The second problem is that Voldemort gives us the time scale in the
graveyard. He states that he met Quirrell four years previously.
Gwen:
> <>There's one other possibility. IF Quirrell is just returning from
> sabbatical during the summer of 1991, and IF he encountered
> Voldemort, and not a vampire, on that trip, and IF the speaker is
> Hagrid, not Percy, then Hagrid could know about the change in
> Quirrell's character because he's been at Hogwarts over the summer.
Eloise:
Yes, Hagrid (and he was the speaker) would know of the change of personality,
but not that he was frightened of his own students, (unless we start assuming
things about students staying over the summer, for which we have no evidence)
which is what he says.
Gwen:
>
> Wait--I think that might work. He was in the Leaky Cauldron because
> he was at Hogwarts and overheard or found out about Dumbledore
> sending Hagrid to pick up Harry and the philosopher's stone and bring
> it back with him. So he sped down to London to try to beat Hagrid to
> it. That's why he was in the Leaky Cauldron, instead of at school or
> in Hogsmeade. But Hagrid already had time to observe that Quirrell
> was jumpier and more skittish than he had been, so he has the
> authority to say that it must have been something that happened while
> he was away.
Eloise:
I think that's as close as we're going to get. But I can't make the evidence
tie up.
Going back a bit in your post,
Gwen:
>> "They [HRH] had never yet had a Defence Against the Dark Arts
>> teacher who had lasted more than three terms" (UK ed., p. 155).
<snip>
>Thus, a teacher who lasted one year could be said to have also lasted
>three terms.
Eloise:
Ali has clarified the British school term situation.
My (British) reading is clearly that HRH have never had a DADA teacher who
has lasted more than a year.
*But* despite understanding the *words*, I do think the *meaning* of the
sentence is ambiguous. It could be read either to mean that HRH had never
themselves had an individual DADA teacher for longer than a year, *or* that
none of the teachers they had had had survived in the job for longer than a
year. (Three hads in a row! Think that makes sense!)
I don't think we'll ever find a solution to this one! Not unless a little
text change creeps into a future edition. Like being frightened of his
shadow, instead of of the students!
There's another interesting thing about what Hagrid says: he was all right
while he was *studying out of books*, but then he went off for a year to get
practical experience.
You could read this to mean that he went staight from studying, to practical
research (perhaps in preparation for his appointment at Hogwarts?) to his
first teaching job.
But we're still left with the 'frightened of the students' problem and the
fact that Percy recognises Quirrell.

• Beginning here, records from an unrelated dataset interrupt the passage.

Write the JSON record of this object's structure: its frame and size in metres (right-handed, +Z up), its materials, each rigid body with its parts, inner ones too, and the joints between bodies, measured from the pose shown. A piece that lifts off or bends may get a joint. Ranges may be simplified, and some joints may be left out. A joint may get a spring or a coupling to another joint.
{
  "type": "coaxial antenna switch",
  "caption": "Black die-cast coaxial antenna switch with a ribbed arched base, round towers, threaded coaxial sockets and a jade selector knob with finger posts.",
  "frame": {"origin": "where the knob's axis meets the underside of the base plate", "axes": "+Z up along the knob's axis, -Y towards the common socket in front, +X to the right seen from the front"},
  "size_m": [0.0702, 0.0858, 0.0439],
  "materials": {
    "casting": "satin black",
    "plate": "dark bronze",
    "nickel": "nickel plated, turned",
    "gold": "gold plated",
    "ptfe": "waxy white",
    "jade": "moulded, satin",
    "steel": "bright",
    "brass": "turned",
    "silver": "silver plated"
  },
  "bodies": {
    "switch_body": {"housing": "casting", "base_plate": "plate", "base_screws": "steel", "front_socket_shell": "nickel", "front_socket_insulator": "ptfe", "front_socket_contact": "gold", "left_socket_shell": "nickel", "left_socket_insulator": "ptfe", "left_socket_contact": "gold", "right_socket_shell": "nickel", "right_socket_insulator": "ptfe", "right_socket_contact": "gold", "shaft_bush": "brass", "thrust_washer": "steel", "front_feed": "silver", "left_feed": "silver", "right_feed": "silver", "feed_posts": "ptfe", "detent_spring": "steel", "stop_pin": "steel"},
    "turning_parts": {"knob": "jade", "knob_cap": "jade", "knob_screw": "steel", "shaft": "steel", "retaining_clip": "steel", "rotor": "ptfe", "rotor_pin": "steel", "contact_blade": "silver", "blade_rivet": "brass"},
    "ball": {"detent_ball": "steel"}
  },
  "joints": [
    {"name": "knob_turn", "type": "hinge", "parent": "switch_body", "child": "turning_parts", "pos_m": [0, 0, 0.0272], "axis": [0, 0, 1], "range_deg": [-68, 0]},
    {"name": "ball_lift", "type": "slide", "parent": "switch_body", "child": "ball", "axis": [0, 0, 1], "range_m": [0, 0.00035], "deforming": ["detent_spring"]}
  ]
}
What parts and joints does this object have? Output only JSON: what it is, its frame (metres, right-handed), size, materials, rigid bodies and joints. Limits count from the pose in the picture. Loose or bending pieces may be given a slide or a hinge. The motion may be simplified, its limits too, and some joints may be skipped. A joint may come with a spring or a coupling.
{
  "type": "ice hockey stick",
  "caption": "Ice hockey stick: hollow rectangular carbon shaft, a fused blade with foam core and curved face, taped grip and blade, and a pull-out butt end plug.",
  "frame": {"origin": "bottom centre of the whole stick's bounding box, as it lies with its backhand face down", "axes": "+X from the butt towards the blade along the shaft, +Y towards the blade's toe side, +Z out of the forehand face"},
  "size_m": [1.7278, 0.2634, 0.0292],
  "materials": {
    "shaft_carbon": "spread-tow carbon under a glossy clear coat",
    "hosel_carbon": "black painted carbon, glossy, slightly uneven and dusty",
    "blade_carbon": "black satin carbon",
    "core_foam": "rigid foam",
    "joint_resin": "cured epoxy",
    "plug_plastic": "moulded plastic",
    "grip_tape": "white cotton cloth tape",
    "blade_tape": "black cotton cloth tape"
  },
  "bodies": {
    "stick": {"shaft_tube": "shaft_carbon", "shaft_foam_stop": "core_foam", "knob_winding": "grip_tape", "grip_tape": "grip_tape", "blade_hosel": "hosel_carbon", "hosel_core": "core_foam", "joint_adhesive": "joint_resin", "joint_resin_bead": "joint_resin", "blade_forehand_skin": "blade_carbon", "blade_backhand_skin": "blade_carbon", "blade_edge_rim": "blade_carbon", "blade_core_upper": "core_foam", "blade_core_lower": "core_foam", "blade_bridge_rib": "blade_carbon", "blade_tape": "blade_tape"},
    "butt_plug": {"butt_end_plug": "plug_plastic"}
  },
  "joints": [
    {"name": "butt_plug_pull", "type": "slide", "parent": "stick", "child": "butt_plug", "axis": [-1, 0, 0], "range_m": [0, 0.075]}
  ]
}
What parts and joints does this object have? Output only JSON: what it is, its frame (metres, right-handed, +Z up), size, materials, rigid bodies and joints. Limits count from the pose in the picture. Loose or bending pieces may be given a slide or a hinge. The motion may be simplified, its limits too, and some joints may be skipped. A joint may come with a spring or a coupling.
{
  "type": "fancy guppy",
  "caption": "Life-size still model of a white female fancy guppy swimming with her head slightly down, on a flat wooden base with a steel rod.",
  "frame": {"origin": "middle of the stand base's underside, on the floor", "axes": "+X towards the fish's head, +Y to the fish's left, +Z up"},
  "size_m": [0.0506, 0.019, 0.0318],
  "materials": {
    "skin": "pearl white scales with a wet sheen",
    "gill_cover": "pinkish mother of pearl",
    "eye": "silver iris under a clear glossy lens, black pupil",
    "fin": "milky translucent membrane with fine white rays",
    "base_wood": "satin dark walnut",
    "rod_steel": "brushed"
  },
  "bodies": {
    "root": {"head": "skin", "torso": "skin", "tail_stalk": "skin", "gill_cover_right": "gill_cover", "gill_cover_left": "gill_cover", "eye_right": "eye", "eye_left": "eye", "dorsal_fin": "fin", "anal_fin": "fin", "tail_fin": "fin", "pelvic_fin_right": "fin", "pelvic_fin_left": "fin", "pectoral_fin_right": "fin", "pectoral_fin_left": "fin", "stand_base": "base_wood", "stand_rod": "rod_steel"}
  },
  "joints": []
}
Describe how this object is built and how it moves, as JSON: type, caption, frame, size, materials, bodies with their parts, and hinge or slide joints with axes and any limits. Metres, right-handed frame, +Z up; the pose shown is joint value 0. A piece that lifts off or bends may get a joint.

Though Percy puts his nervousness down
to the fact that he's dining with Snape, which might either indicate that
Percy knew Quirrell before and recognises a change in his demeanour, *or*
that he recognises him because he is new and thinks that, naturally, Snape is
putting him on edge, so even this evidence is in the end ambiguous, I think.
It's a FLINT, if you ask me.
Phyllis has posted a couple of messages whilst I've been writing, some of
which agrees with what I've said, some of which doesn't.
I'll just take her up on this:
Phyllis:
>Since I have another opportunity to add fuel to my "Quirrell only
>lasted one year" theory, I came across another line in GoF that I
>also thinks confirms this: "Snape had lost out on the Defense Against
>the Dark Arts job for four years running" (I don't have my book with
>me, so I may not have quoted this exactly, but this is the gist,
>anyway).
Eloise:
This is just part of the student rumour thing again, IMO, combined with
Harry's viewpoint.
Whether Quirrell was teaching at Hogwarts or not during the year before he
went to Albania, he was not at Hogwarts the year before Harry started and the
student rumour machine would surely have predicted that Snape would want to
get the job in his absence. In fact, given that someone must have been
teaching the year before Harry started, it should say, 'five years running',
which is a give away that it's Harry's POV.